++++ RAW DATA ++++

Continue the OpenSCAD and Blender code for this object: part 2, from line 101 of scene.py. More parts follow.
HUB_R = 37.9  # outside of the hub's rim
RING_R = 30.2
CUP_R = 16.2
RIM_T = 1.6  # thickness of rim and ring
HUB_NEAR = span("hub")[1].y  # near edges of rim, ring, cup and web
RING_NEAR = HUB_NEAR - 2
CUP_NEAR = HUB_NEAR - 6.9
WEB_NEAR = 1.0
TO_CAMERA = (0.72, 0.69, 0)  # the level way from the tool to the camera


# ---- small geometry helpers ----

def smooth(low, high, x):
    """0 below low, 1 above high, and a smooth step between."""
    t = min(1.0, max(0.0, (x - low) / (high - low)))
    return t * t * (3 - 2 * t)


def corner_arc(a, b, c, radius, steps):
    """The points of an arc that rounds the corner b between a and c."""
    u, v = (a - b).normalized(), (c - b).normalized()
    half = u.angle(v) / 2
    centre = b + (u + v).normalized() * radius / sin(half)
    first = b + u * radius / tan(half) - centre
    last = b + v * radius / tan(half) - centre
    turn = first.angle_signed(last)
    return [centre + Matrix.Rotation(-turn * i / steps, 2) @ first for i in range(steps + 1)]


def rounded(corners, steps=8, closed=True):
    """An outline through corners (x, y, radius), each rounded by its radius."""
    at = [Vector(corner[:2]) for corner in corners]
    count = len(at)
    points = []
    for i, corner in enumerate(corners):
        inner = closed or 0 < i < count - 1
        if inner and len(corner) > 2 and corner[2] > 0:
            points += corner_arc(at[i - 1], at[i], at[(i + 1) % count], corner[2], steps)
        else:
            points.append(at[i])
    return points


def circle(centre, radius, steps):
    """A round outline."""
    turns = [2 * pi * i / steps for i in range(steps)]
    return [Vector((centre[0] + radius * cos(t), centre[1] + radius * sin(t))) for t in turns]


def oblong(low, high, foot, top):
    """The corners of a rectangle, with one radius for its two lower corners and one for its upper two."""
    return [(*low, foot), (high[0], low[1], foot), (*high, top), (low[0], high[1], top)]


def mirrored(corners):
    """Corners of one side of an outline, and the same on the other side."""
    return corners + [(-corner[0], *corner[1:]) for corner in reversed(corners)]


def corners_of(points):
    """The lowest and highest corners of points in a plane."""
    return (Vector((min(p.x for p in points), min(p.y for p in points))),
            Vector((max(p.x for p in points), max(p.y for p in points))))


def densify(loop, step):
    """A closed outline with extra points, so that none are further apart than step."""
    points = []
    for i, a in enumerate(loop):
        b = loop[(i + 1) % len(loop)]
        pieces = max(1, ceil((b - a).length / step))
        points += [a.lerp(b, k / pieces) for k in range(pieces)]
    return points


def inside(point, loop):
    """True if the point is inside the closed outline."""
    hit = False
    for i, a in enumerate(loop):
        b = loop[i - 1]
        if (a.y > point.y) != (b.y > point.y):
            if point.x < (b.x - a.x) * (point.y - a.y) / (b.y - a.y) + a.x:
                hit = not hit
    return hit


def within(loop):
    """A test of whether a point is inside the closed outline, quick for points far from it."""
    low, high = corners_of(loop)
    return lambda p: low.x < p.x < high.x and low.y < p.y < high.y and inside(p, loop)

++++
++++ RAW DATA ++++

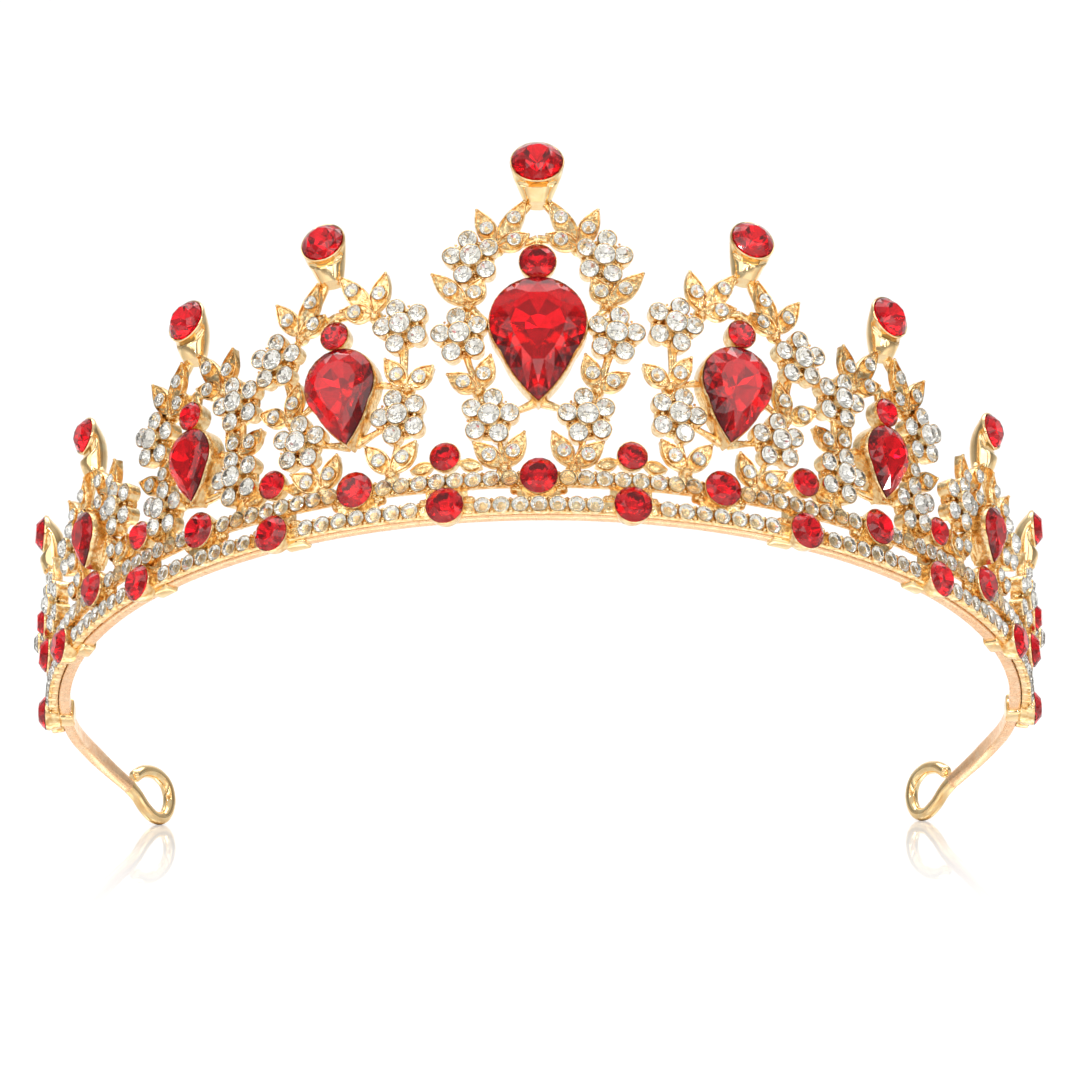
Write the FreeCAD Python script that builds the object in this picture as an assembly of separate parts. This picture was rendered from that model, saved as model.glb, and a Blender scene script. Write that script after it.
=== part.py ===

++++

→ WORK TO DO: Repeat exactly the lines from the one containing "Continue the OpenSCAD" through the one containing "return t * t * (3 - 2 * t)", both included, and nothing else.

→ ANSWER TO THE PROBLEM:
Continue the OpenSCAD and Blender code for this object: part 2, from line 101 of scene.py. More parts follow.
HUB_R = 37.9  # outside of the hub's rim
RING_R = 30.2
CUP_R = 16.2
RIM_T = 1.6  # thickness of rim and ring
HUB_NEAR = span("hub")[1].y  # near edges of rim, ring, cup and web
RING_NEAR = HUB_NEAR - 2
CUP_NEAR = HUB_NEAR - 6.9
WEB_NEAR = 1.0
TO_CAMERA = (0.72, 0.69, 0)  # the level way from the tool to the camera


# ---- small geometry helpers ----

def smooth(low, high, x):
    """0 below low, 1 above high, and a smooth step between."""
    t = min(1.0, max(0.0, (x - low) / (high - low)))
    return t * t * (3 - 2 * t)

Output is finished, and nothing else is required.